== Material provided ==
——

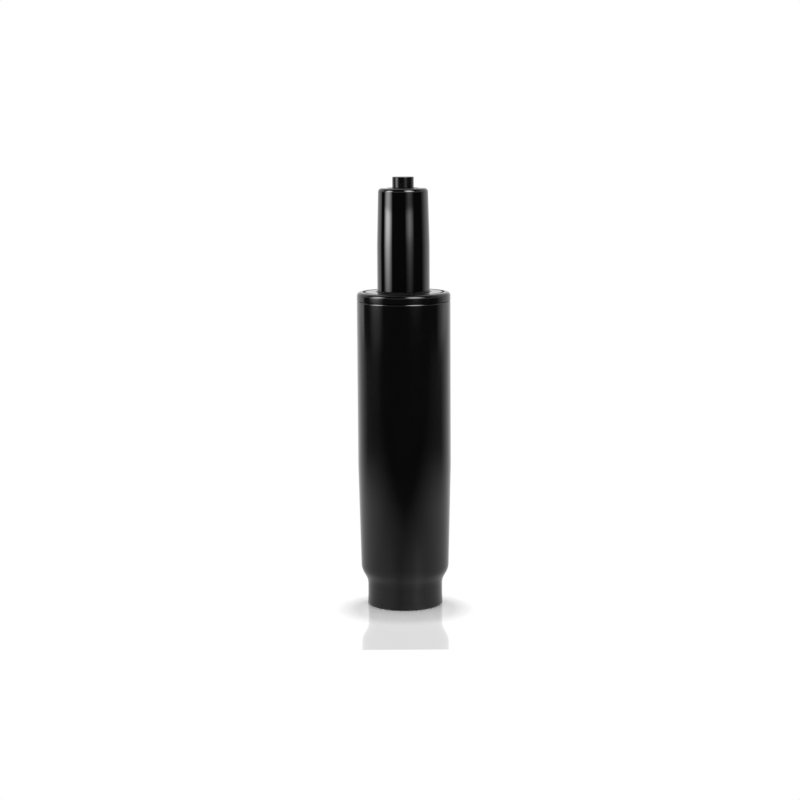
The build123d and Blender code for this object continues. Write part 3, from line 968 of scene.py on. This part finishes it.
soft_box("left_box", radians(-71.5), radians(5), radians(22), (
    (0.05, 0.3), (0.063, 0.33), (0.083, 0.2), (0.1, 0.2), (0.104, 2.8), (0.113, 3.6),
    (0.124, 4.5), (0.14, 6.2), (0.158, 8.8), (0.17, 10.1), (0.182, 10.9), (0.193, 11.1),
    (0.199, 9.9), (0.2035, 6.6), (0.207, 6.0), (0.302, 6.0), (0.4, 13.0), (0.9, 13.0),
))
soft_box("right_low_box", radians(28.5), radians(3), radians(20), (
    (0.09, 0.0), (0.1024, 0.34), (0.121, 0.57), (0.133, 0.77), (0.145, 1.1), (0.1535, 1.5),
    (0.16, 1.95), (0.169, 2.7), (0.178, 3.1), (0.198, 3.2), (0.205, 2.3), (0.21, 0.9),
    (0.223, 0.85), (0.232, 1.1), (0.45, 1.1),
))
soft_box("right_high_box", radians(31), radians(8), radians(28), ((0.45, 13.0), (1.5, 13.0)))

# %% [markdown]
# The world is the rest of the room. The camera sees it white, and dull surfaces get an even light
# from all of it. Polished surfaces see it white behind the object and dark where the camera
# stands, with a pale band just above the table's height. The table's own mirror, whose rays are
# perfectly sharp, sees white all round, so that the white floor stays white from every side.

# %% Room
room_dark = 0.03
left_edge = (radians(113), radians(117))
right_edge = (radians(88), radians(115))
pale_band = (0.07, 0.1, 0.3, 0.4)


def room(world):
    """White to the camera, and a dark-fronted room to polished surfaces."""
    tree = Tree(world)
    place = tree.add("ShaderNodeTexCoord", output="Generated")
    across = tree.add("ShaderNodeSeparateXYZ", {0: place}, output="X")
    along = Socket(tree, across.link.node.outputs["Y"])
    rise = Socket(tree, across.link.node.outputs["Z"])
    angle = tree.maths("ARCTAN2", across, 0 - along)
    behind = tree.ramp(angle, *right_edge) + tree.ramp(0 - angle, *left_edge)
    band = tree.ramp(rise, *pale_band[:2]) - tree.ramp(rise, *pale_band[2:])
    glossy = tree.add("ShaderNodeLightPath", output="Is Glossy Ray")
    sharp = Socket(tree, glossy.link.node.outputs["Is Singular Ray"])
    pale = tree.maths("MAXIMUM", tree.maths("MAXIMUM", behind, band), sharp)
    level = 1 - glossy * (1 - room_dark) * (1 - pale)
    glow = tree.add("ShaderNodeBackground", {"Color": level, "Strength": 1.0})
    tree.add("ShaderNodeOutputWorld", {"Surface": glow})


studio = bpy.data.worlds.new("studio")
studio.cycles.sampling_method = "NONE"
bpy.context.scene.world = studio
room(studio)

——

== Set problem ==
Up to and including the line with "13.0), (1.5, 13.0)))", repeat the data exactly, starting from its first line; nothing else belongs in the response.

== Task output ==
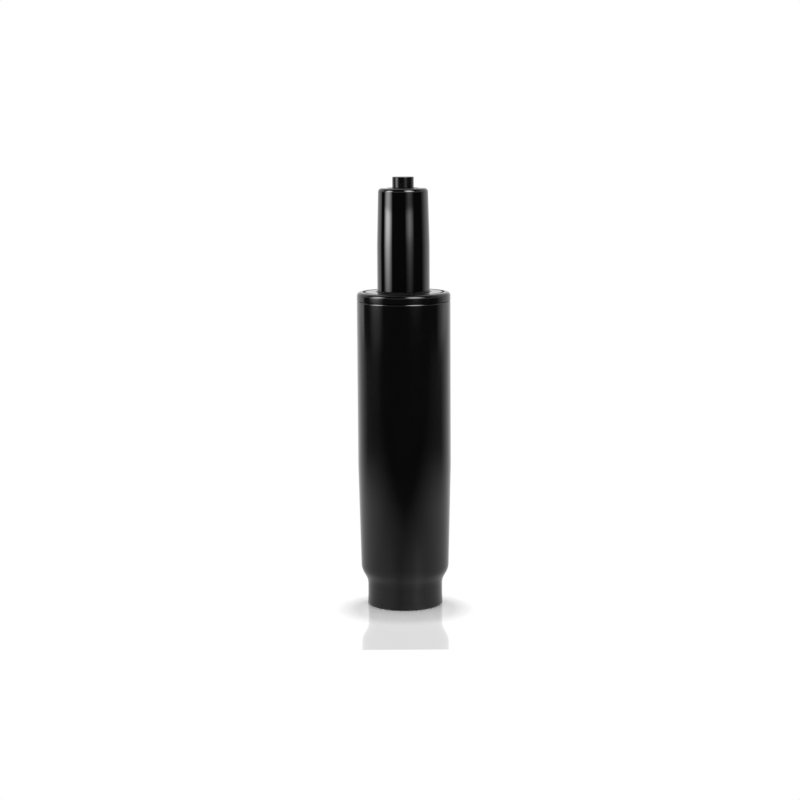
The build123d and Blender code for this object continues. Write part 3, from line 968 of scene.py on. This part finishes it.
soft_box("left_box", radians(-71.5), radians(5), radians(22), (
    (0.05, 0.3), (0.063, 0.33), (0.083, 0.2), (0.1, 0.2), (0.104, 2.8), (0.113, 3.6),
    (0.124, 4.5), (0.14, 6.2), (0.158, 8.8), (0.17, 10.1), (0.182, 10.9), (0.193, 11.1),
    (0.199, 9.9), (0.2035, 6.6), (0.207, 6.0), (0.302, 6.0), (0.4, 13.0), (0.9, 13.0),
))
soft_box("right_low_box", radians(28.5), radians(3), radians(20), (
    (0.09, 0.0), (0.1024, 0.34), (0.121, 0.57), (0.133, 0.77), (0.145, 1.1), (0.1535, 1.5),
    (0.16, 1.95), (0.169, 2.7), (0.178, 3.1), (0.198, 3.2), (0.205, 2.3), (0.21, 0.9),
    (0.223, 0.85), (0.232, 1.1), (0.45, 1.1),
))
soft_box("right_high_box", radians(31), radians(8), radians(28), ((0.45, 13.0), (1.5, 13.0)))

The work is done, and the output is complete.